● Challenge: Within the data that follows, how many lines carry the string "bending"? Give the number alone.

● Given records:

--------------------------------------------------

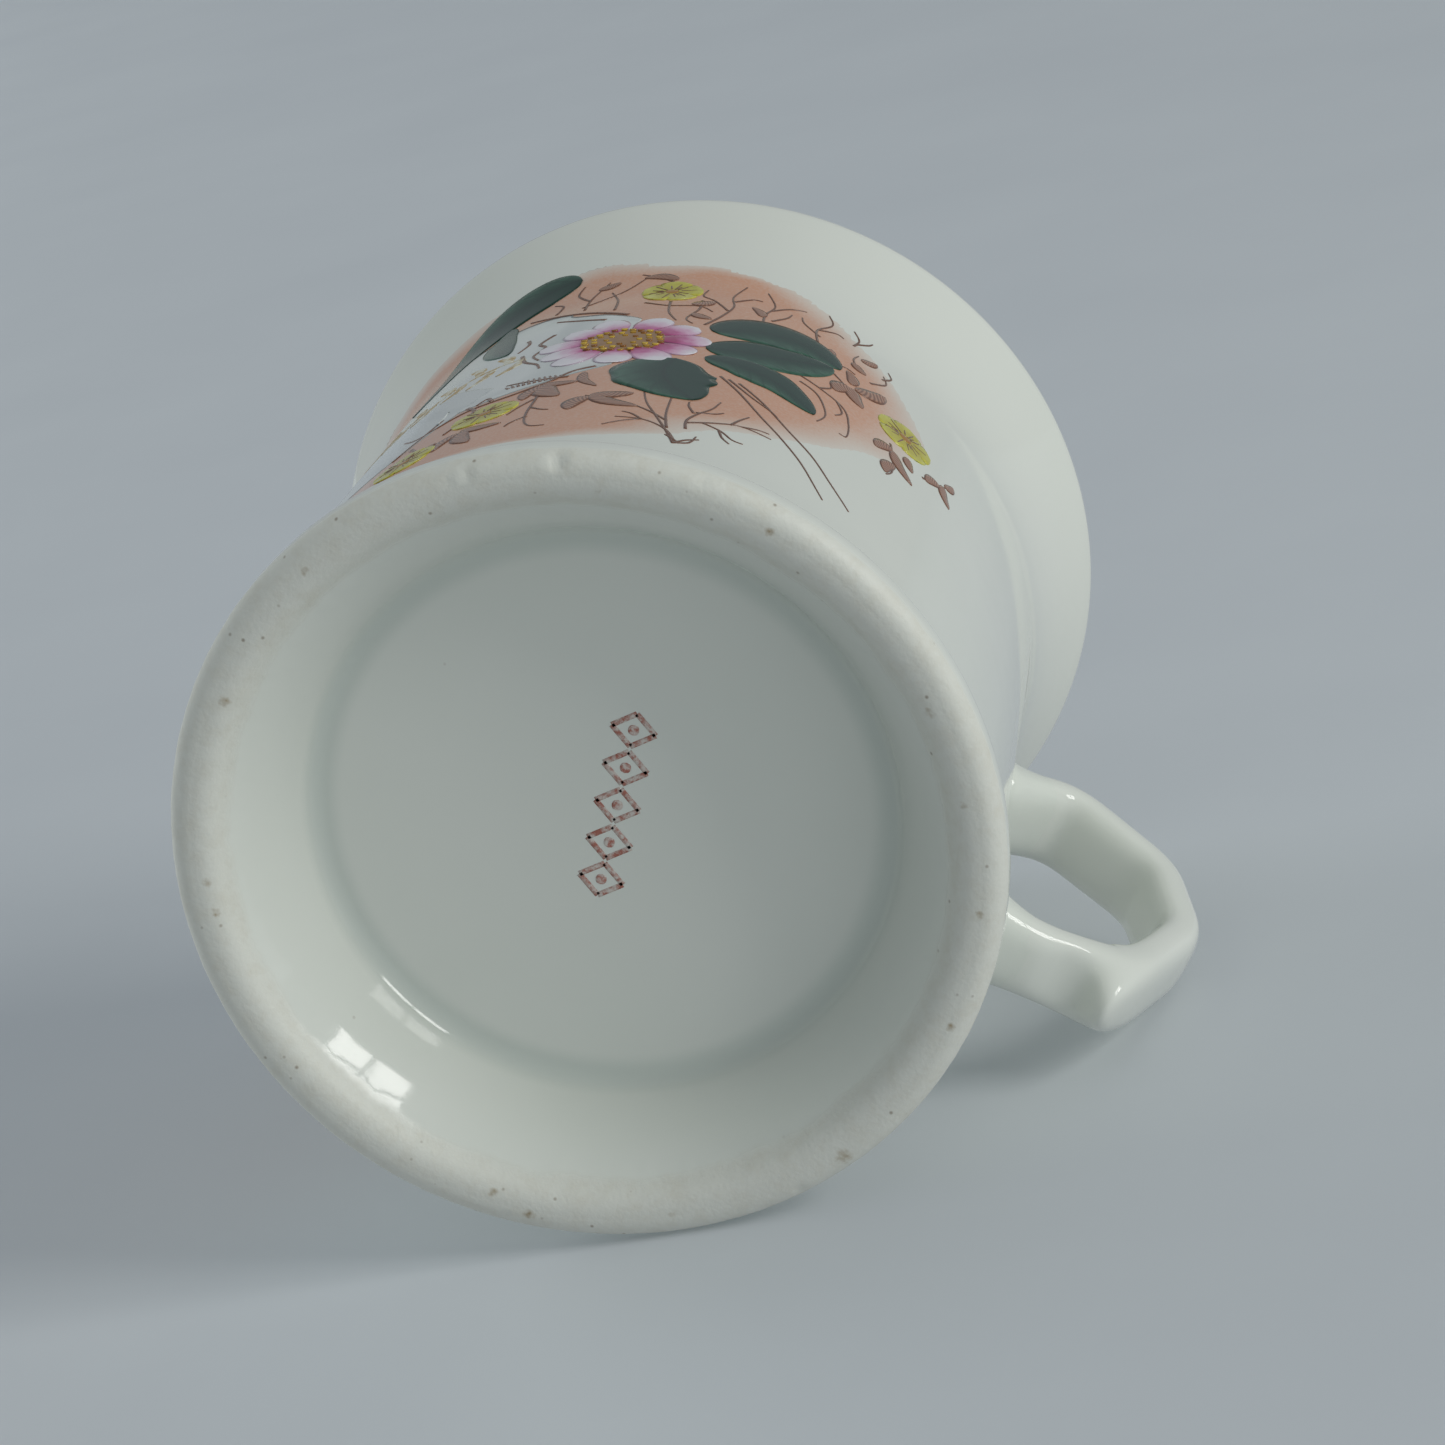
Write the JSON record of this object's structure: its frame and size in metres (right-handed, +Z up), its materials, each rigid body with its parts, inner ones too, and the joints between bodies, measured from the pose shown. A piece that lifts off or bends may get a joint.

--------------------------------------------------

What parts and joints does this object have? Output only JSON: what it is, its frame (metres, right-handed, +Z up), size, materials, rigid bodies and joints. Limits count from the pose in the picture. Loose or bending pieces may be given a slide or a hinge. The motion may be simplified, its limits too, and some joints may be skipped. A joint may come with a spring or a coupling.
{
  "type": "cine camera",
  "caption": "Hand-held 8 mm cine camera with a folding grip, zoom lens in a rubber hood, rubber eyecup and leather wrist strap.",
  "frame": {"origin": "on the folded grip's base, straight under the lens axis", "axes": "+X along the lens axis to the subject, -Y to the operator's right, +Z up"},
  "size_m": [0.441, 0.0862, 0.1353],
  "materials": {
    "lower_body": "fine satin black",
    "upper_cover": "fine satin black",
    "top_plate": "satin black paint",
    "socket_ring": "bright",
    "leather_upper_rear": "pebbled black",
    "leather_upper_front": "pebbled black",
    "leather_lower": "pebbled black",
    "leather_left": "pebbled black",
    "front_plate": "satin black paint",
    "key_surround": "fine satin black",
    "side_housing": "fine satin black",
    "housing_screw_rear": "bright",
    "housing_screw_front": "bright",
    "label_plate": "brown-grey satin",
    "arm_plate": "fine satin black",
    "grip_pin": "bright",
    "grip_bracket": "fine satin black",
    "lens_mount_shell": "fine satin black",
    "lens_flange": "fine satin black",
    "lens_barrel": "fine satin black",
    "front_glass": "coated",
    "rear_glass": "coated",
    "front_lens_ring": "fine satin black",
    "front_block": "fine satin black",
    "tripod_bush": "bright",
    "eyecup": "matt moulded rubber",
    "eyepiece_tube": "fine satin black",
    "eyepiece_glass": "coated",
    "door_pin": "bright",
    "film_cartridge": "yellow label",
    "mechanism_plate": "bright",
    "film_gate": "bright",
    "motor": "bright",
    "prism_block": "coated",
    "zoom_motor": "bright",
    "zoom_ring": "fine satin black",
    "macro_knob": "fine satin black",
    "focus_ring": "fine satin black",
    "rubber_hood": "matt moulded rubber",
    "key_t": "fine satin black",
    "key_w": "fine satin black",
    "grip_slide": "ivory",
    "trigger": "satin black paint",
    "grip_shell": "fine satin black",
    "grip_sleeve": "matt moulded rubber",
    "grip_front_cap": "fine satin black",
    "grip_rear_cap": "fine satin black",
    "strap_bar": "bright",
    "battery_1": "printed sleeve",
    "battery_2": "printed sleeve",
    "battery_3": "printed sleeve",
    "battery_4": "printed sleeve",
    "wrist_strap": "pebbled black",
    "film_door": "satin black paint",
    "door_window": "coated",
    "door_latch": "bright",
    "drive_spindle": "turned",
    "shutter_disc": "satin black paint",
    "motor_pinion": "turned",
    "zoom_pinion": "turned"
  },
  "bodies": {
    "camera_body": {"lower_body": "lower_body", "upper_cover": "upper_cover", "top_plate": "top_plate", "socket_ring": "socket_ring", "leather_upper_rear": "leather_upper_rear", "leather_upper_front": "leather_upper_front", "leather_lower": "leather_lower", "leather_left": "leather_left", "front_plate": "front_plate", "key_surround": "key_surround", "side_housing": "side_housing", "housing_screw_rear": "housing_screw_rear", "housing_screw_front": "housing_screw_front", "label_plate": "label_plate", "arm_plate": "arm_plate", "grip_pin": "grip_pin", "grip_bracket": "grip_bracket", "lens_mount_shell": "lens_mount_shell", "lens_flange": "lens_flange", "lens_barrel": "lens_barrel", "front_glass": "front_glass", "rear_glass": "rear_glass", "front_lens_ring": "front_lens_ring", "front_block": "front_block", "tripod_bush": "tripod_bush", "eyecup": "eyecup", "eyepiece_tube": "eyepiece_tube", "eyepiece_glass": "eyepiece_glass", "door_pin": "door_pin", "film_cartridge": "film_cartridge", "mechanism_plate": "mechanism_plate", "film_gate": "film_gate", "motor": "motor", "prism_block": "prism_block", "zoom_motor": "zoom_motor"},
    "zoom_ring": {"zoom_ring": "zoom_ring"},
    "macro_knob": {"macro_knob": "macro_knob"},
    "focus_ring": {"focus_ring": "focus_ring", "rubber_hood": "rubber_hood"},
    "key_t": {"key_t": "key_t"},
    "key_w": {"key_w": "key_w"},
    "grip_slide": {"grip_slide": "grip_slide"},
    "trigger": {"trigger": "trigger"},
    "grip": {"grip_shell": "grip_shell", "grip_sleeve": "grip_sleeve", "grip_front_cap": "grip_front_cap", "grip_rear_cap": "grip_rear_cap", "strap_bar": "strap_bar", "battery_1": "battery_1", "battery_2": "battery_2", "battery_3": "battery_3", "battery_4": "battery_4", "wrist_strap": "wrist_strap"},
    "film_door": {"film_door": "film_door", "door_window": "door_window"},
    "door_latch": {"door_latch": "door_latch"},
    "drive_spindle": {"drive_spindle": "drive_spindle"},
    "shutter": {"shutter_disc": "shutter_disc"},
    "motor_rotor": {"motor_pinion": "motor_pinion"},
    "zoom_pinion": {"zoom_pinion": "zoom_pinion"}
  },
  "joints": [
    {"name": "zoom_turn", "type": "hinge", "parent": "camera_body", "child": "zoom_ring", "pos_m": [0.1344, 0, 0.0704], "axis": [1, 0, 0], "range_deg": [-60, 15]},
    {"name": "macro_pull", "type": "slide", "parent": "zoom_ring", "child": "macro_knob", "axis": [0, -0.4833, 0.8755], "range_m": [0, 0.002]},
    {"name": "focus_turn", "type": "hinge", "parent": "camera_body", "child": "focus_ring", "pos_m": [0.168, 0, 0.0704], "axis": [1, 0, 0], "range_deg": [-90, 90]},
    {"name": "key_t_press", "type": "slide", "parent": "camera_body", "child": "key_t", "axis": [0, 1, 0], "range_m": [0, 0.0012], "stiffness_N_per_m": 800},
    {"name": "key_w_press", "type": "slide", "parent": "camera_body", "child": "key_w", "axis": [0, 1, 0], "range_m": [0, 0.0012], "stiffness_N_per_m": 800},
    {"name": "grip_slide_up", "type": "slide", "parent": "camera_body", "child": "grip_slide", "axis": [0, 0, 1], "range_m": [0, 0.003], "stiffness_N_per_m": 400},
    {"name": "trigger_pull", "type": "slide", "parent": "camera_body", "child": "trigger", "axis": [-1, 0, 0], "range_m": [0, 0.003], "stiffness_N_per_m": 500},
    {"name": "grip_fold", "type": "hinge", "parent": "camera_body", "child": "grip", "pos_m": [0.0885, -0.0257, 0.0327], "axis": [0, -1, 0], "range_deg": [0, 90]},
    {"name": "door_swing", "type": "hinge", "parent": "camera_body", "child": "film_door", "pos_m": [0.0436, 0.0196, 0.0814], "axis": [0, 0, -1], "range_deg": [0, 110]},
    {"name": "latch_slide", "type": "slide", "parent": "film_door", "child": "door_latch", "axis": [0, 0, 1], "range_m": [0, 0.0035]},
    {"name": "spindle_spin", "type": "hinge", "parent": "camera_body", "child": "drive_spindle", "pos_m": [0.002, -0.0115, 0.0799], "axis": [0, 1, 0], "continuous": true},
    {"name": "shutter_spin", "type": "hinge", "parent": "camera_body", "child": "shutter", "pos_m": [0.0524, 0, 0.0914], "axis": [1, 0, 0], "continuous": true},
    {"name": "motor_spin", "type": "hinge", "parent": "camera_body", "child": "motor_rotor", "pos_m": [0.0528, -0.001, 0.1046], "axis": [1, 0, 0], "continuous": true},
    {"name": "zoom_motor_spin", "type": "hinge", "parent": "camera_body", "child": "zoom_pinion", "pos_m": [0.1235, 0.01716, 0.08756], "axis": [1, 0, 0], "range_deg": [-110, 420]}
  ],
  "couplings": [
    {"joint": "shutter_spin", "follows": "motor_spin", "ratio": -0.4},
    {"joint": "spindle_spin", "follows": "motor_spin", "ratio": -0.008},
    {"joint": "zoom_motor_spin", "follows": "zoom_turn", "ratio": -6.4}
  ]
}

--------------------------------------------------

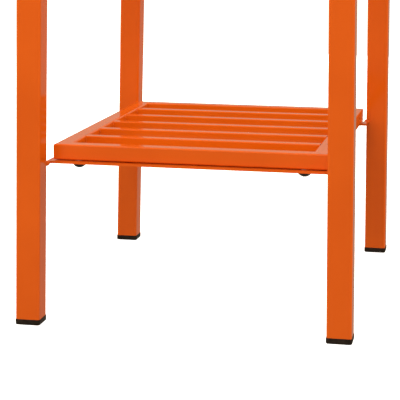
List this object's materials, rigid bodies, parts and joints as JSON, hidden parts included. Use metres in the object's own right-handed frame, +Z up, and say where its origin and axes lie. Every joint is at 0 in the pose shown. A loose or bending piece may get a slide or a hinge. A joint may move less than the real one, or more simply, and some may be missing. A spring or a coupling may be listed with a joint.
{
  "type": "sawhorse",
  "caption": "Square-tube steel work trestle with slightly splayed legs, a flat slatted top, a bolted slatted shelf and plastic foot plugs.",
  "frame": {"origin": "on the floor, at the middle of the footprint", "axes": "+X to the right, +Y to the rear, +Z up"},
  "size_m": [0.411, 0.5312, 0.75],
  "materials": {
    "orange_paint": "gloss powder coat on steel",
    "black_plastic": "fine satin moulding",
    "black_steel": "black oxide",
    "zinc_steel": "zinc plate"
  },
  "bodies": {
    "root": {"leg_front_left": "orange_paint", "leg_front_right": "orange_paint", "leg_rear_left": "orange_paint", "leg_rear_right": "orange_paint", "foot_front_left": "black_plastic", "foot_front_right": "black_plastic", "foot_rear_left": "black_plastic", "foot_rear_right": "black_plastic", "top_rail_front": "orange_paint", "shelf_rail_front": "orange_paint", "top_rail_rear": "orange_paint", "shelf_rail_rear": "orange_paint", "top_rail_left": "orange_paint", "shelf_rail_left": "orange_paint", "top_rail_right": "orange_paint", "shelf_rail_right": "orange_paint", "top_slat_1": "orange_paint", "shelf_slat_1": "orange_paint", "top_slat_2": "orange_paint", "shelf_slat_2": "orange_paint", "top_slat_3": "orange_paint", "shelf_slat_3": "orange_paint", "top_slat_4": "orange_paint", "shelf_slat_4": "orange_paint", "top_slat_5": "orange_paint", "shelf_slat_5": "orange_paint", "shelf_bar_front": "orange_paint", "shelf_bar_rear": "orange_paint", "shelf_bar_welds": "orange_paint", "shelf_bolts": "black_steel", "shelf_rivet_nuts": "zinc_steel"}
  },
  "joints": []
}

--------------------------------------------------

● Full response: 2